One can also show that \(\{ d_t \}\) satisfies an ARMA(p, 1) difference equation with a first-order moving average parameter of \(-1\). We now show that \(\phi _1, \ldots , \phi _p\) can be recovered from the autocorrelation function of the differences.

Let \(P(A\Vert B)\) denote the best linear predictor (BLP) of a random variable A from linear combinations of elements in the set B. We assume that B includes a constant term to allow for cases with a nonzero mean. It is well known that for a stationary causal ARMA process, the linear representation of the best linear prediction of future series values from past series values is unique Brockwell and Davis (1991). Equations determining the autoregressive coefficients can be derived by equating two different expressions for the BLP.

Executing on the above, (3) gives

$$\begin{aligned} P(d_{p+1}\Vert 1; X_j, 1 \le j \le p)= & {} P(X_{p+1}\Vert 1; X_j, 1 \le j \le p)-X_p \\= & {} \kappa \mu + (\phi _1-1)X_p+\sum _{j=2}^p \phi _j X_{p+1-j}, \end{aligned}$$

where \(\kappa =1-\sum _{j=1}^p\phi _j\) (\(\kappa \ne 0\) by causality).

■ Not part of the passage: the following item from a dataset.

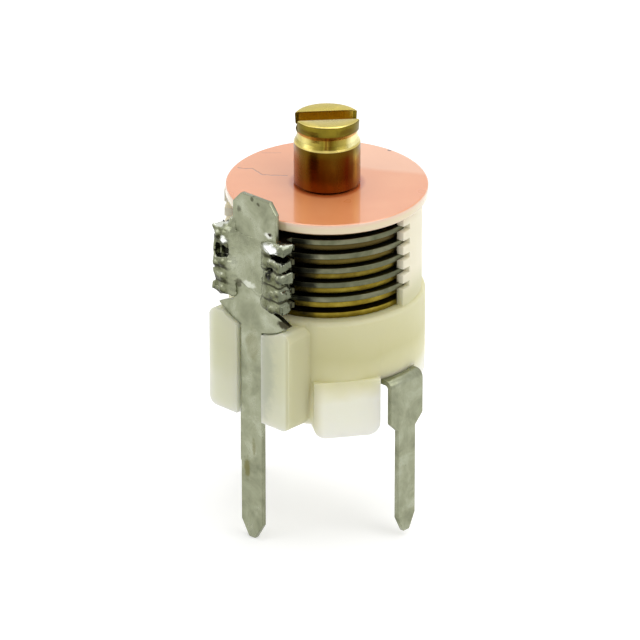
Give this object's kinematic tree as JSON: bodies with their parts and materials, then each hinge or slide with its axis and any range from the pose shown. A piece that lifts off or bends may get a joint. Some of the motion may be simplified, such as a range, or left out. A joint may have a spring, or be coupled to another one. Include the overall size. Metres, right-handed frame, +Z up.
{
  "type": "trimmer capacitor",
  "caption": "Rotary air trimmer capacitor with interleaved metal plates in a translucent moulded frame, slotted brass spindle and flat solder pins.",
  "frame": {"origin": "on the spindle's axis in the plane of the board, level with the feet's undersides", "axes": "+Z up along the spindle's axis, -Y towards the stator pin, X through the two rotor pins"},
  "size_m": [0.0104, 0.0104, 0.0202],
  "materials": {
    "frame_plastic": "milky translucent moulding, satin",
    "disc_plastic": "glossy pink-orange disc with a paler rim",
    "turned_brass": "turned, a little tarnished",
    "sheet_brass": "thin sheet, dull with age",
    "tinned_metal": "dull tin plating",
    "solder": "bright, smooth fillets",
    "spring_steel": "plain spring steel"
  },
  "bodies": {
    "frame": {"frame": "frame_plastic", "cover_disc": "disc_plastic", "stator_plate_1": "tinned_metal", "stator_plate_2": "tinned_metal", "stator_plate_3": "tinned_metal", "stator_plate_4": "tinned_metal", "stator_plate_5": "tinned_metal", "stator_post": "tinned_metal", "solder_joint": "solder", "rotor_terminal": "tinned_metal", "thrust_plate": "sheet_brass"},
    "rotor": {"spindle": "turned_brass", "rotor_plate_1": "sheet_brass", "rotor_plate_2": "sheet_brass", "rotor_plate_3": "sheet_brass", "rotor_plate_4": "sheet_brass", "rotor_plate_5": "sheet_brass", "rotor_plate_6": "sheet_brass", "rotor_spacer_1": "turned_brass", "rotor_spacer_2": "turned_brass", "rotor_spacer_3": "turned_brass", "rotor_spacer_4": "turned_brass", "rotor_spacer_5": "turned_brass", "rotor_collar": "turned_brass", "spring_washer": "spring_steel", "retaining_clip": "spring_steel"}
  },
  "joints": [
    {"name": "rotor_turn", "type": "hinge", "parent": "frame", "child": "rotor", "pos_m": [0, 0, 0], "axis": [0, 0, 1], "continuous": true}
  ]
}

Substituting \(X_{p-j}=X_p-\sum _{j=0}^{p-2}d_{p-j}\) for \(j=1, \ldots , p-1\) into the last line above yields

$$\begin{aligned} P(d_{p+1}\Vert 1; X_j, 1 \le j \le p) = \kappa (\mu - X_p) -\sum _{j=0}^{p-2} d_{p-j}\sum _{i=2+j}^p \phi _i. \end{aligned}$$

To express the BLP in terms of \(\mathbf {d}=(d_p, \ldots , d_1)^T\) only, use the prediction equations to obtain

$$\begin{aligned} P(X_p\Vert 1; \mathbf {d})=\mu +\text {Cov}(X_p,\mathbf {d}) \varvec{\Gamma }_d^{-1}\mathbf {d}, \end{aligned}$$

where \(\varvec{\Gamma }_d\) is the \(p \times p\) covariance matrix of \(\mathbf {d}\), which is known to be invertible for a causal stationary ARMA \(\{ d_t \}\) (see Proposition 5.1 in Brockwell and Davis (1991)). Combining the above gives

$$\begin{aligned} P(d_{p+1}\Vert 1; \mathbf {d})= - \kappa v_p d_1 + \sum _{j=1}^{p-1} \left( d_{p+1-j} - \kappa v_j -\sum _{i=j+1}^p\phi _i \right) , \end{aligned}$$
(7)

with \((v_1,v_2,\ldots ,v_p)=\text {Cov}(X_p,\mathbf {d})\varvec{\Gamma }_d^{-1}\).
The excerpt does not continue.